Of all the businesses in the private sector, 39% are owned by women. Of those, 47% are owned by women of color. Women-owned businesses produce nearly two trillion dollars in revenue annually, but only 25% of women seek financing to open, relying instead on bank loans and credit cards. This may largely be due to the fact that only 2% of venture capital is given to women, and they typically start their businesses with 50% less total upfront capital than that of their male counterparts. And when that data is narrowed to Minnesota, the numbers are even more grim. 85% of all venture capital is given to businesses opening in California, New York, and Massachusetts.
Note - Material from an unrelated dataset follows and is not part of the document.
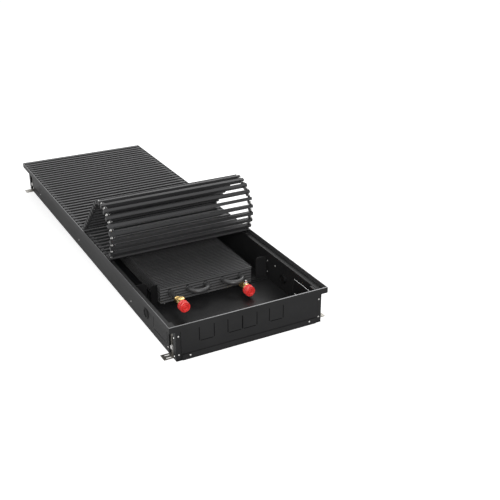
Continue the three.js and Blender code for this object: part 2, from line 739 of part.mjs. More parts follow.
/** Turns at every crease, in radians: the curl, the lean, then straight on. */
function foldTurns() {
  const curl = CURL.map(THREE.MathUtils.degToRad);
  let [total, rise] = [0, 0];
  for (const turn of curl) {
    total += turn;
    rise += BAR_PITCH * Math.sin(total);
  }
  const height = LINK_LEVEL + rise - BAR_TOP;
  const straight = FOLDED_COUNT - curl.length;
  const lean = Math.PI + leanAngle(straight, height) - total;
  return [...curl, lean, ...Array(straight - 1).fill(0)];
}

// ------------------------------------------------------------------ assembly

place("casing_pan", casingPan(), POWDER_COAT);
for (const [endName, end] of Object.entries(ENDS)) {
  place(`end_panel_${endName}`, endPanel(end), POWDER_COAT);
  for (const [sideName, side] of Object.entries(SIDES)) {
    const corner = `${endName}_${sideName}`;
    place(`leg_recess_${corner}`, legRecess(side, end), POWDER_COAT);
    place(`leg_bracket_${corner}`, legBracket(side, end), ZINC);
    place(`clamp_bolt_${corner}`, clampBolt(side, end), ZINC);
  }
}
for (const [sideName, side] of Object.entries(SIDES)) {
  place(`blanking_plug_${sideName}`, blankingPlug(side), BLACK_PLASTIC);
}

place("fin_pack", finPack(), BLACK_FINS);
for (const [i, y] of SADDLE_PLACES.entries()) {
  place(`fin_saddle_${i + 1}`, saddle(y, i === 0), POWDER_COAT);
}
for (let i = 0; i < TUBE_COUNT; i += 1) {
  const end = i % 2 === 0 ? ENDS.far : ENDS.near;
  place(`return_bend_${i + 1}`, returnBend(i, i + 1, end), BLACK_FINS);
}

place("flow_stub", stubTube(FITTINGS.flow), BLACK_FINS);
place("return_stub", stubTube(FITTINGS.return), BLACK_FINS);
place("flow_fitting", fittingBody(FITTINGS.flow), BRASS);
place("return_fitting", fittingBody(FITTINGS.return), BRASS);
place("flow_cap", protectiveCap(FITTINGS.flow), RED_PLASTIC);
place("return_cap", protectiveCap(FITTINGS.return), RED_PLASTIC);

const NECK_PLUG = [
  [0, 0],
  [PLUG_CAP_RADIUS, 0],
  [PLUG_CAP_RADIUS, PLUG_CAP_HEIGHT - 1],
  [PLUG_CAP_RADIUS - 1, PLUG_CAP_HEIGHT],
  [0, PLUG_CAP_HEIGHT],
];
const BLEED_VENT = [
  [0, 0],
  [VENT_RADIUS, 0],
  [VENT_RADIUS, VENT_HEIGHT / 2],
  [VENT_RADIUS - 1, VENT_HEIGHT / 2 + 1],
  [VENT_RADIUS - 1, VENT_HEIGHT - 1],
  [VENT_RADIUS - 2, VENT_HEIGHT],
  [0, VENT_HEIGHT],
];
place("neck_plug", neckPiece(FITTINGS.flow, NECK_PLUG, 12), BRASS);
place("bleed_vent", neckPiece(FITTINGS.return, BLEED_VENT, 8), NICKEL);

place("grille_flat", flatGrille(), ANODISED);

// Each folded bar hangs in a group that turns about the crease before it.
let crease = new THREE.Group();
crease.position.set(0, FOLD_Y, LINK_LEVEL);
convector.add(crease);
foldTurns().forEach((turn, i, turns) => {
  crease.rotation.x = -turn;
  const bar = place(`grille_bar_${i + 1}`, foldedBar(i === turns.length - 1), ANODISED, crease);
  bar.position.y = -BAR_PITCH / 2;
  const next = new THREE.Group();
  next.position.y = -BAR_PITCH;
  crease.add(next);
  crease = next;
});

export default convector;
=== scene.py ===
"""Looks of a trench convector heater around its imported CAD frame.

Metres, in the frame of the part: X across the trench, Y along it (the pipe end is at -Y),
Z up from the casing's underside.
"""

import json
import math

import bmesh
import bpy
from mathutils import Matrix, Vector


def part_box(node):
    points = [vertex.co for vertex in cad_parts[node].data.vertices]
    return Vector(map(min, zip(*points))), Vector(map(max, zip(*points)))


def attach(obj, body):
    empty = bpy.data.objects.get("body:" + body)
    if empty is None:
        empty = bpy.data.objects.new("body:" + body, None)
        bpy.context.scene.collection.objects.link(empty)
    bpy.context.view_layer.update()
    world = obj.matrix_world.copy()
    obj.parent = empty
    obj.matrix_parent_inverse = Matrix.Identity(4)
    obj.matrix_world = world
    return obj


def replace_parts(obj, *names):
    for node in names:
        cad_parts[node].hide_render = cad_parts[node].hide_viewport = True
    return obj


MM = 0.001

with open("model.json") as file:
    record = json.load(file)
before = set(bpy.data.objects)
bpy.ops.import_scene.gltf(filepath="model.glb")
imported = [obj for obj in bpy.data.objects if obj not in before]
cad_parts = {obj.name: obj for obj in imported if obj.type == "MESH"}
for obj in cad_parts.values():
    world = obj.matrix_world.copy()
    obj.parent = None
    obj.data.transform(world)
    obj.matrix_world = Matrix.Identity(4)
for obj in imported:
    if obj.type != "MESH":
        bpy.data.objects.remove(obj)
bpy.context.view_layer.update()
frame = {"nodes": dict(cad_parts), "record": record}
NODES = frame["nodes"]

# ------------------------------------------------------------------ dimensions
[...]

This is precisely why Lunar Startups was created. A new model for high-growth startups, their focus is to serve as an incubator designed to be inclusive for women, people of color, and other high-potential entrepreneurs. They have studied the best practices of accelerator programs throughout the country, and pulled those together into a human-centered program design. As Danielle Steer, Managing Director, told Tech.MN recently, “There is more than just a moral and ethical case for making things better for women and people of color in startups, there’s really a good business case.” It is estimated that $300 Billion is left on the table by underinvesting in minority owned businesses. And according to Greater MSP research data, 15% of gender diverse and 35% of culturally diverse companies are more likely to outperform their industry median.
Lunar Startups provides a year-long, fully supportive accelerator program, designed around the needs of its participants. Scheduling programming around daycare drop off and pick up times, holding workshops for one to two hours over the lunch break so people don’t need to miss work (and miss out on money) to continue to build their businesses. They also provide wrap-around services such as legal and business advice from over 70 volunteer industry experts. The Lunar cohorts provide a space where minority entrepreneurs can shed some of their other identities, and focus on being founders of amazing companies, learning, growing, and challenging each other to thrive.
The companies chosen for the Lunar cohorts are all in stages of development, and are, as Steer put it, “similar enough to learn on a trajectory, but different enough to not compete with each other.” Some of them need to focus on securing funding, while others need assistance with more of the operational, strategic, and business building aspects.
One of the first founders to participate in the Lunar program was Caroline Karanja. Her company, 26 Letters takes an innovative approach to the way they help organizations find solutions to ensuring diversity and inclusion. By providing an e-suite of inclusion products, 26 Letters gives businesses the data and tools to create inclusive onboarding and retention processes, resulting in more diverse and engaged teams. Their goal is to use tech and data to increase cognizance, empathy, and understanding. Going into the first Lunar cohort, 26 Letters was already an established brand and company, but Karanja found assistance from the cohort in working through some of the growing pains she was experiencing, and getting some guidance on strategic planning and process building.
Another participant in the first cohort is a company called Dojour. Founded by the O’Phelan brothers, Dojour provides a targeted marketing application for events, users follow the calendars of organizations of their choice, and then those organizations can use the app’s aggregated data to tailor specific messaging to people who are more likely to be interested in their events. This allows organizations to be more intentional in their messaging, creating less of a “spam” feeling to their marketing, and also allows users to customize their feeds with events that are actually of interest to them. The application can work in conjunction with data from existing ticketing sites, such as Eventbrite, and boasts higher conversion and open rates than traditional event marketing alone. Co-founder Conor O’Phelan described his experience as incredibly helpful. As O’Phelan said, “[they] had no idea what to expect, but everyone in the program was exceptional.” They all were at differing points in their startups, and could ask each other questions and learn from each other throughout the year-long program. “Being an entrepreneur can be a lonely space, and having someone there to talk through things with is hard to beat.”
Lunar Startups is hosting their UnDemo Day event for the first cohort on September 30th from 6-8 p.m. This will be a chance for all of the first round of founders to celebrate their accomplishments and show the hard work they’ve done. As Danielle Steer said, “Entrepreneurship is the hardest job in the world to choose to do.” By attending this event, even if you’re not a monetary investor, you are helping to amplify the cohort’s important work to your networks through tweets, word of mouth, and who knows, you may find some new technology that you can’t go one more day without.